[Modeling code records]
BEGIN

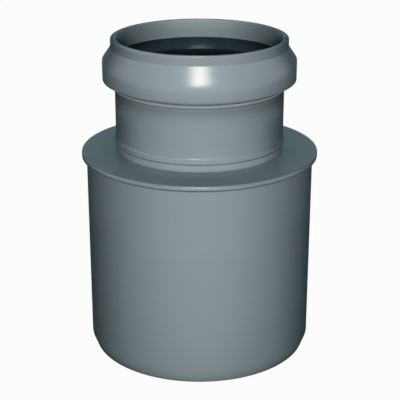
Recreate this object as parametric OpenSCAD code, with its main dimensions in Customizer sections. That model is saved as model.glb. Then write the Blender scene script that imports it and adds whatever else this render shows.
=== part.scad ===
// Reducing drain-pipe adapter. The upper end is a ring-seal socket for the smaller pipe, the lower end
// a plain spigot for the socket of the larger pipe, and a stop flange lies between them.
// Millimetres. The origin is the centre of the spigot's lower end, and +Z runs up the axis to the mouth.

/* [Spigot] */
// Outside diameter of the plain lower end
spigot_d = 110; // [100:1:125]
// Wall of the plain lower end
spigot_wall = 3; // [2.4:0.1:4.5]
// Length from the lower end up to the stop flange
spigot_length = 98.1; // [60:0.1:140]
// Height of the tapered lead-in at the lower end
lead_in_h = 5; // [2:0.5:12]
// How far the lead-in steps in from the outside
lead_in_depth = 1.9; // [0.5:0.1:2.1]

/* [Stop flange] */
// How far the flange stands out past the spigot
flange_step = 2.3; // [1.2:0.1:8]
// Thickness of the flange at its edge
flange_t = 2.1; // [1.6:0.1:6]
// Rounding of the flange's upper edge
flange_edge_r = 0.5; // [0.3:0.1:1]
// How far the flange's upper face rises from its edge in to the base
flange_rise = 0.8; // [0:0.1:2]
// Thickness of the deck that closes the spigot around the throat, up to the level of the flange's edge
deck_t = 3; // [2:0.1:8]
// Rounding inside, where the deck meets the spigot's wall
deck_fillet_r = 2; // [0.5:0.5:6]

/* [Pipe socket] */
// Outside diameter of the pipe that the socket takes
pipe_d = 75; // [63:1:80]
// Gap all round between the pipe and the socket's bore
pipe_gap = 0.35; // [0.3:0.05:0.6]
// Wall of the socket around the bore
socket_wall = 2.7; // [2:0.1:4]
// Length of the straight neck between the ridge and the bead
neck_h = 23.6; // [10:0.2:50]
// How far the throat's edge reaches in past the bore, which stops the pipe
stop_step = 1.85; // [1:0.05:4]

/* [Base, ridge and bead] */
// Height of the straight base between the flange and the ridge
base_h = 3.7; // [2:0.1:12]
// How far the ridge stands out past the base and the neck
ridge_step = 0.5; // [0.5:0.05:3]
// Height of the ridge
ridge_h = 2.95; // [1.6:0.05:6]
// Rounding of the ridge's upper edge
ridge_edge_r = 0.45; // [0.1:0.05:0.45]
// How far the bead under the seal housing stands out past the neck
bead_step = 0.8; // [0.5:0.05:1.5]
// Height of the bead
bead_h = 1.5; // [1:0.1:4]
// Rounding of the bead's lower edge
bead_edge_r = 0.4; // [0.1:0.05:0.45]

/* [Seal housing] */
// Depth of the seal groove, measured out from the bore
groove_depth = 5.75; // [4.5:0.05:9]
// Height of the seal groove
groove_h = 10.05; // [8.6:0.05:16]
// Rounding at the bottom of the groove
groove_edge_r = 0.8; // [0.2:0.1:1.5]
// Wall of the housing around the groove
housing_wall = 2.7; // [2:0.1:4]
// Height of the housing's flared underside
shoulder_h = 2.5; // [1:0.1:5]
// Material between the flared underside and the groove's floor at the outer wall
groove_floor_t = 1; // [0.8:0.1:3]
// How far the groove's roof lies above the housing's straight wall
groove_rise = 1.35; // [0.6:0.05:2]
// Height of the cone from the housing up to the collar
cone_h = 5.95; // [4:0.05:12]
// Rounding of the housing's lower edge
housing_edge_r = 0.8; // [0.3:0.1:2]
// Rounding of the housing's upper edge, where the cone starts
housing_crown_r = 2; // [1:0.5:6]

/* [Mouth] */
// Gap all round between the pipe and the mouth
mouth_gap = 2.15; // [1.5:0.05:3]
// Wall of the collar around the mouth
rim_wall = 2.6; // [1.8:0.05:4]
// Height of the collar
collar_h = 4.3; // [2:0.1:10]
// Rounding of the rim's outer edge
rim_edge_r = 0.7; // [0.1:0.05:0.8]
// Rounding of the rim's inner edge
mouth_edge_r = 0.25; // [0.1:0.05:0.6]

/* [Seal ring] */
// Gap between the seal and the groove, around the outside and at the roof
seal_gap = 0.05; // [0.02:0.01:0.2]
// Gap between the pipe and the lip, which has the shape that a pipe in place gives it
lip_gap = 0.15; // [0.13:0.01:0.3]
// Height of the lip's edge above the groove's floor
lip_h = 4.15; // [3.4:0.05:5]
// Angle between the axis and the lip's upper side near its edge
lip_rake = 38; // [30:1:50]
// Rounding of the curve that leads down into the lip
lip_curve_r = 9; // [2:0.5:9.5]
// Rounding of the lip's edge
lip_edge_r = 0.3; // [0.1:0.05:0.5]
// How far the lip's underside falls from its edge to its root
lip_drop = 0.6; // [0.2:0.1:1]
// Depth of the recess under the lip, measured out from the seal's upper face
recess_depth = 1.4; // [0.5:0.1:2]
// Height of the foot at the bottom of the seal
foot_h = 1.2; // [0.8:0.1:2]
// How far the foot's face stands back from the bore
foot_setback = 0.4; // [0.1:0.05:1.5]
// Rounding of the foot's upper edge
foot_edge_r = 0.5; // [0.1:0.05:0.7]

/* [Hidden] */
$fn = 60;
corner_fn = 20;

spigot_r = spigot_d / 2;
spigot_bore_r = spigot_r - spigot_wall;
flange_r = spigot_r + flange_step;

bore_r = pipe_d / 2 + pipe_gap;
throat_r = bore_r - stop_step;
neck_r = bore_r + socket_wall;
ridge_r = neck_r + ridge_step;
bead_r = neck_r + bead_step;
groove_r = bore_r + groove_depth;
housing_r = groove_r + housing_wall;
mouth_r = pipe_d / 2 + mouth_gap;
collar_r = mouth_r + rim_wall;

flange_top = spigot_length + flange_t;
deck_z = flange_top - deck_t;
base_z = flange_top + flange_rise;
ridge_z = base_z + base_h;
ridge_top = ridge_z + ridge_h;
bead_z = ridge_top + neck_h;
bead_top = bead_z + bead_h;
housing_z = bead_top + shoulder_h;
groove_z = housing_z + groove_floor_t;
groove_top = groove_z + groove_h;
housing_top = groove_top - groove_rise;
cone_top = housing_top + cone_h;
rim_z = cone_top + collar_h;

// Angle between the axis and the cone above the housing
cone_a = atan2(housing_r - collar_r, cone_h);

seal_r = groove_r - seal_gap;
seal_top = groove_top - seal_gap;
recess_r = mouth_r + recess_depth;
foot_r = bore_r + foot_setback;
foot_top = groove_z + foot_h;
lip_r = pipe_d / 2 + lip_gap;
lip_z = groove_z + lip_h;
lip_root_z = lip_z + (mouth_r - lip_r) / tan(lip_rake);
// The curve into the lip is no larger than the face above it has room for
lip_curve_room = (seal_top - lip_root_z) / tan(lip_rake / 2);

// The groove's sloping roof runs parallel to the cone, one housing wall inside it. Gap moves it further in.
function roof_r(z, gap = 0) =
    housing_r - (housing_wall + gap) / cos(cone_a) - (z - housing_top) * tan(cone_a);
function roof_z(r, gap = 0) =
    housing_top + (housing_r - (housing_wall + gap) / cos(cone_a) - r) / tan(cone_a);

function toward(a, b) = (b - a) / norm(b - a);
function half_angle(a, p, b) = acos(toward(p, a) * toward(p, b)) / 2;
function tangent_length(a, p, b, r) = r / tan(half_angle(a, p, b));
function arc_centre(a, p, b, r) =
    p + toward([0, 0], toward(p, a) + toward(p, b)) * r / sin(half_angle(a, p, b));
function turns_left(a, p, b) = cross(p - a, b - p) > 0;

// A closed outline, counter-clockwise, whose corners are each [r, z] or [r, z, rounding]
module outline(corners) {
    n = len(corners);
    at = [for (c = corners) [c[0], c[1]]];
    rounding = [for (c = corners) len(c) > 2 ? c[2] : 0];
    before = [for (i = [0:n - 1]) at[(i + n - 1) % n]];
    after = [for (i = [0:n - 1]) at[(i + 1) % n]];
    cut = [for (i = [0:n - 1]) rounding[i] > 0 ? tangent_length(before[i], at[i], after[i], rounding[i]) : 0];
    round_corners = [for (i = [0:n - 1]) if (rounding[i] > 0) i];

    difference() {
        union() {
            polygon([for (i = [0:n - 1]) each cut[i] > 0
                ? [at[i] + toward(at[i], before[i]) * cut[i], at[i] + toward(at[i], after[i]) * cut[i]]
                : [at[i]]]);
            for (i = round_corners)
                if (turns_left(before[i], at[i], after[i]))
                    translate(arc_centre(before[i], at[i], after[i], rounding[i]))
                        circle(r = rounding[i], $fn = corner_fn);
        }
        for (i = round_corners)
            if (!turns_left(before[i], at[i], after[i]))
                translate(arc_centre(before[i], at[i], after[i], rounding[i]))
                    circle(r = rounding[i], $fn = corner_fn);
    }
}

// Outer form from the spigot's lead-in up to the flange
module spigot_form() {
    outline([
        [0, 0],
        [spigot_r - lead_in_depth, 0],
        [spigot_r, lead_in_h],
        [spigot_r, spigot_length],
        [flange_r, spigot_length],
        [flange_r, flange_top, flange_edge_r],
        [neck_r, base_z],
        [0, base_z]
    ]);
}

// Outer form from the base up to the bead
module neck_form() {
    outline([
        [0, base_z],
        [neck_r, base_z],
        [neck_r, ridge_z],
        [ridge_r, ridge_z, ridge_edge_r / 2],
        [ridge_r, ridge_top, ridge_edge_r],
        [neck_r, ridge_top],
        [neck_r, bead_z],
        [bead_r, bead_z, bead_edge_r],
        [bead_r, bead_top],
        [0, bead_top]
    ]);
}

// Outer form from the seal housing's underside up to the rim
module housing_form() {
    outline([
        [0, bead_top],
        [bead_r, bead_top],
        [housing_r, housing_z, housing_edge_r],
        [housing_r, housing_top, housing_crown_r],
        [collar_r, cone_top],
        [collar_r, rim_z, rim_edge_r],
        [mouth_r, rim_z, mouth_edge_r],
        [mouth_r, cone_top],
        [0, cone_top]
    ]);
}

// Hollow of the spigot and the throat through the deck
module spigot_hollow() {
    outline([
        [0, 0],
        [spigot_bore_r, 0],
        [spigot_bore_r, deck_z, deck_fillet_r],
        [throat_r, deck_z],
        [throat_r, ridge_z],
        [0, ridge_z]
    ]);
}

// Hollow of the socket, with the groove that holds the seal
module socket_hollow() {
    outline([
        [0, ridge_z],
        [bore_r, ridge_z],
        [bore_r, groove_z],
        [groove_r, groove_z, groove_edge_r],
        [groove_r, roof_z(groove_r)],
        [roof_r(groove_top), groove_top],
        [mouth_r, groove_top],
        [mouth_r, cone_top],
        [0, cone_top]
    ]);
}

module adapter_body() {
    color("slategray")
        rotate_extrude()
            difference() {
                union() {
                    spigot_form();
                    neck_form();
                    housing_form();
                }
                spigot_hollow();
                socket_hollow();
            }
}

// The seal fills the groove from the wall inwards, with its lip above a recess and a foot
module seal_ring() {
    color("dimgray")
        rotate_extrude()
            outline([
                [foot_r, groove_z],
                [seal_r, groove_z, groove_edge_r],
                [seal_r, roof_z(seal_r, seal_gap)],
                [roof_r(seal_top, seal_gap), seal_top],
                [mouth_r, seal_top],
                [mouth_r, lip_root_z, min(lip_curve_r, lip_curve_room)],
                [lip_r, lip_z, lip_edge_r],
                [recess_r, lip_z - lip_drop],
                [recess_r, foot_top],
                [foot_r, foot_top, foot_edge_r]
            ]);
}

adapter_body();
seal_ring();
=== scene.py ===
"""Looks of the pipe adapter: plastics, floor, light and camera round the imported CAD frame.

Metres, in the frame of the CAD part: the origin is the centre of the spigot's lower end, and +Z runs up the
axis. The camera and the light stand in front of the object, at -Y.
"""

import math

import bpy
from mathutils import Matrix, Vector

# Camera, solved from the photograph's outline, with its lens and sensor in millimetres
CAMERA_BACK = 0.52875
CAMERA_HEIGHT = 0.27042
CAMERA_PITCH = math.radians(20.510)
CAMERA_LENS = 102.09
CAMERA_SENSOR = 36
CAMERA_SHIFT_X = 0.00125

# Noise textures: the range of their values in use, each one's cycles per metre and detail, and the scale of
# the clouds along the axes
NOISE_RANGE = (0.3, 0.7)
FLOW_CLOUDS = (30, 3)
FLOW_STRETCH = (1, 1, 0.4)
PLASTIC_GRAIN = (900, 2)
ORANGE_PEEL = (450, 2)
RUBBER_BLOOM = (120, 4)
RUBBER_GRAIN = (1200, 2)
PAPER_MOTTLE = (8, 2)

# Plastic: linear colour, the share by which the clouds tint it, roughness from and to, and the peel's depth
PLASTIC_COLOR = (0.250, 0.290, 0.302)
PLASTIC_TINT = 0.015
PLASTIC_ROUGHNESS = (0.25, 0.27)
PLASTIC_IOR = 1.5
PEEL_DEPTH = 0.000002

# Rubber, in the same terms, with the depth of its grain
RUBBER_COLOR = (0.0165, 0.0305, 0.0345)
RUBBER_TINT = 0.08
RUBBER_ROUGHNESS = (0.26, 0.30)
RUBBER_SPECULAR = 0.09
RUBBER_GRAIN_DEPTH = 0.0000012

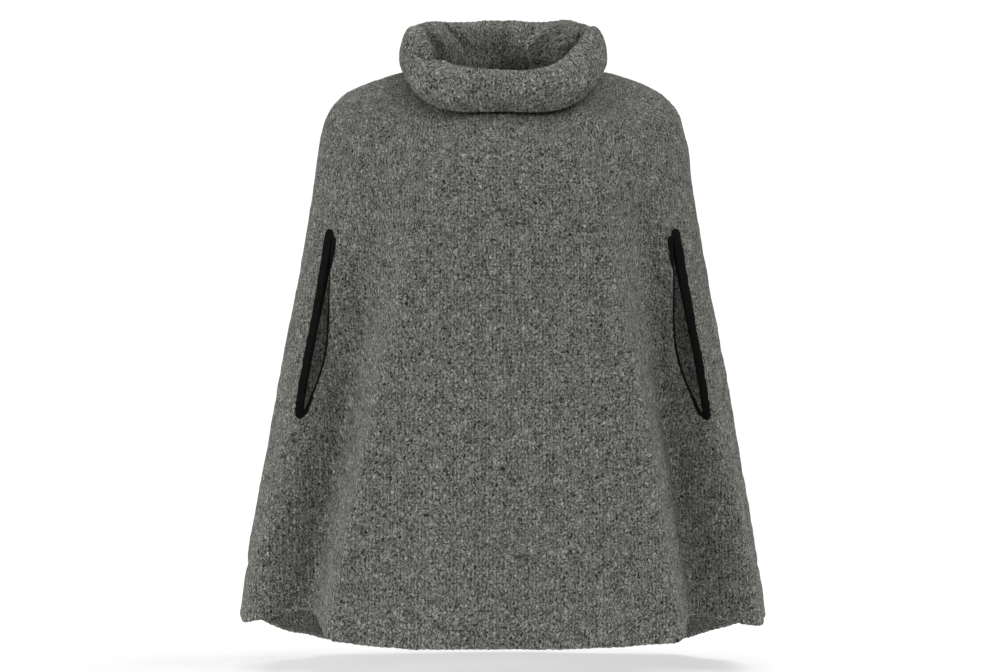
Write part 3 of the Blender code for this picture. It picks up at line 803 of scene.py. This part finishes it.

END

Find the string "object" in the records, then copy each line where it occurs.

Recreate this object as parametric OpenSCAD code, with its main dimensions in Customizer sections. That model is saved as model.glb. Then write the Blender scene script that imports it and adds whatever else this render shows.
axis. The camera and the light stand in front of the object, at -Y.